■ Given instruction ■
Set down exactly, and only, the lines from the one with "Model this object" to the final line of the entries, both included.

■ Record list ■
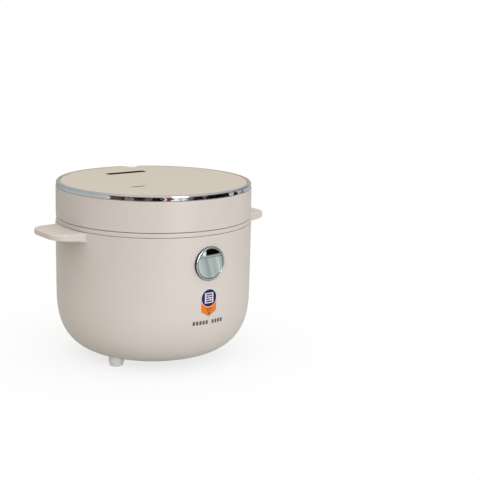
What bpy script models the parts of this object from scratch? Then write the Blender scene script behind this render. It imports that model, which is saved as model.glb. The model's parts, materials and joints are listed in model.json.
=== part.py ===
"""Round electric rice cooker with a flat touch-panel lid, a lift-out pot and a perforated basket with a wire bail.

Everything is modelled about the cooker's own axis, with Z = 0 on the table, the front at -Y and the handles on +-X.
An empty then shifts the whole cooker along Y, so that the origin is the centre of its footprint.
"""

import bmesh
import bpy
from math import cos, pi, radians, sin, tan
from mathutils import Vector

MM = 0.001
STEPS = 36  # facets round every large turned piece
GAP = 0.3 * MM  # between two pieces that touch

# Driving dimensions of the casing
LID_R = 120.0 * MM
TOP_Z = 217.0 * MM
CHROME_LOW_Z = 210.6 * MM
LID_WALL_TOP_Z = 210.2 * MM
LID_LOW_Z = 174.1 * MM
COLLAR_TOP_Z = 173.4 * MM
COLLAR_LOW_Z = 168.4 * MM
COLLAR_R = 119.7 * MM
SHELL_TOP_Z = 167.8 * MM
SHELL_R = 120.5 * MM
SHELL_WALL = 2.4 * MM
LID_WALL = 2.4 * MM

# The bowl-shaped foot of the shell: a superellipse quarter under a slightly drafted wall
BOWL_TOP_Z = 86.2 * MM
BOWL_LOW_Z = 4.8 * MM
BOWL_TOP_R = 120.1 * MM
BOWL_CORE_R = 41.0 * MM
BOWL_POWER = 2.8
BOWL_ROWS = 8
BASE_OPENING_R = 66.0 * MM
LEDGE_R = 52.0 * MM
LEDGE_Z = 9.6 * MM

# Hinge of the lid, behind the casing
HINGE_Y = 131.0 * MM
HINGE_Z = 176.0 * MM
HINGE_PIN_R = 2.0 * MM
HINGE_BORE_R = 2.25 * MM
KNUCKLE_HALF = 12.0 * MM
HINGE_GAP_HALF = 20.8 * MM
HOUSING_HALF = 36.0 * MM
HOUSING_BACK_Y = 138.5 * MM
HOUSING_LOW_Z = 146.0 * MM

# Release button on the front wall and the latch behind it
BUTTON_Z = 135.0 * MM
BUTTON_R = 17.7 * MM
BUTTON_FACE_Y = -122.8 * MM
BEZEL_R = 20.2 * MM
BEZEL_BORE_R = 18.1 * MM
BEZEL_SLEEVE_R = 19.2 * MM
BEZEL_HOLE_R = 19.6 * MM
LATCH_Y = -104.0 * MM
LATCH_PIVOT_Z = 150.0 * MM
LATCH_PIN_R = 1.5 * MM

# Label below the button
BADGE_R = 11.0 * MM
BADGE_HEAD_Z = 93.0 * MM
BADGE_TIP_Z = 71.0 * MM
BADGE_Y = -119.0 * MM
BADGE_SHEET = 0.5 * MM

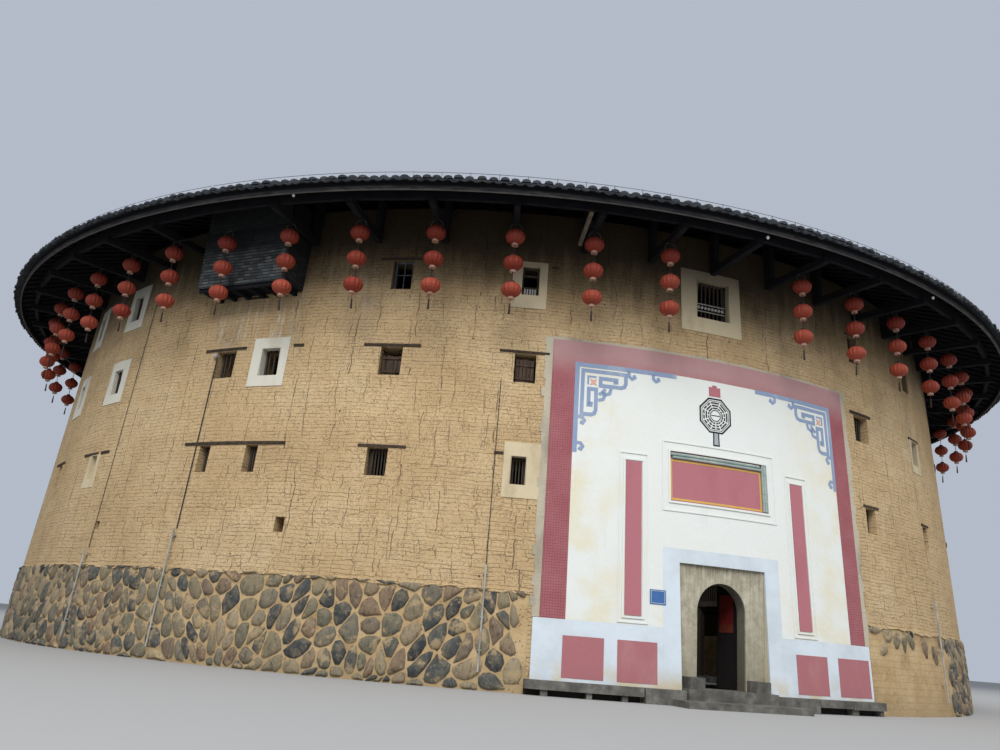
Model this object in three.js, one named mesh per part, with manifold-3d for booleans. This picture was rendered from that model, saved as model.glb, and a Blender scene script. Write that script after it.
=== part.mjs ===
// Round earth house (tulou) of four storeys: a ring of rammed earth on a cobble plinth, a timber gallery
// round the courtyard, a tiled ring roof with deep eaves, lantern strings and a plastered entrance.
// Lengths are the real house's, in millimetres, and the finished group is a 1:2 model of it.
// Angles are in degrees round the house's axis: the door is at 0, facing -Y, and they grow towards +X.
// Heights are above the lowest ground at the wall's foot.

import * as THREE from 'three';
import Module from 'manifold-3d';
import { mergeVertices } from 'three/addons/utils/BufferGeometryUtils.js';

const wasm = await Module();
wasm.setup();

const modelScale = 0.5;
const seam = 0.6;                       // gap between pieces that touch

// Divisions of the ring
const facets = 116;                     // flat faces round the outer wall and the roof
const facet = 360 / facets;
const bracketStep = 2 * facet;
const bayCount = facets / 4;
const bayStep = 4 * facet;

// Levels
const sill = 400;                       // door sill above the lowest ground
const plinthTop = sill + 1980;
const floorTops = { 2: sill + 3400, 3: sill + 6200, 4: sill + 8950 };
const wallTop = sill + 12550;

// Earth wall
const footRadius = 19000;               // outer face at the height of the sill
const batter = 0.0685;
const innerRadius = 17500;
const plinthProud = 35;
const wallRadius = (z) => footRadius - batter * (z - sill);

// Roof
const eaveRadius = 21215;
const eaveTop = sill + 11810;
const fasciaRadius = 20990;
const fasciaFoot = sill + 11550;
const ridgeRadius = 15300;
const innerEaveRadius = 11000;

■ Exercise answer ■
Model this object in three.js, one named mesh per part, with manifold-3d for booleans. This picture was rendered from that model, saved as model.glb, and a Blender scene script. Write that script after it.
=== part.mjs ===
// Round earth house (tulou) of four storeys: a ring of rammed earth on a cobble plinth, a timber gallery
// round the courtyard, a tiled ring roof with deep eaves, lantern strings and a plastered entrance.
// Lengths are the real house's, in millimetres, and the finished group is a 1:2 model of it.
// Angles are in degrees round the house's axis: the door is at 0, facing -Y, and they grow towards +X.
// Heights are above the lowest ground at the wall's foot.

import * as THREE from 'three';
import Module from 'manifold-3d';
import { mergeVertices } from 'three/addons/utils/BufferGeometryUtils.js';

const wasm = await Module();
wasm.setup();

const modelScale = 0.5;
const seam = 0.6;                       // gap between pieces that touch

// Divisions of the ring
const facets = 116;                     // flat faces round the outer wall and the roof
const facet = 360 / facets;
const bracketStep = 2 * facet;
const bayCount = facets / 4;
const bayStep = 4 * facet;

// Levels
const sill = 400;                       // door sill above the lowest ground
const plinthTop = sill + 1980;
const floorTops = { 2: sill + 3400, 3: sill + 6200, 4: sill + 8950 };
const wallTop = sill + 12550;

// Earth wall
const footRadius = 19000;               // outer face at the height of the sill
const batter = 0.0685;
const innerRadius = 17500;
const plinthProud = 35;
const wallRadius = (z) => footRadius - batter * (z - sill);

// Roof
const eaveRadius = 21215;
const eaveTop = sill + 11810;
const fasciaRadius = 20990;
const fasciaFoot = sill + 11550;
const ridgeRadius = 15300;
const innerEaveRadius = 11000;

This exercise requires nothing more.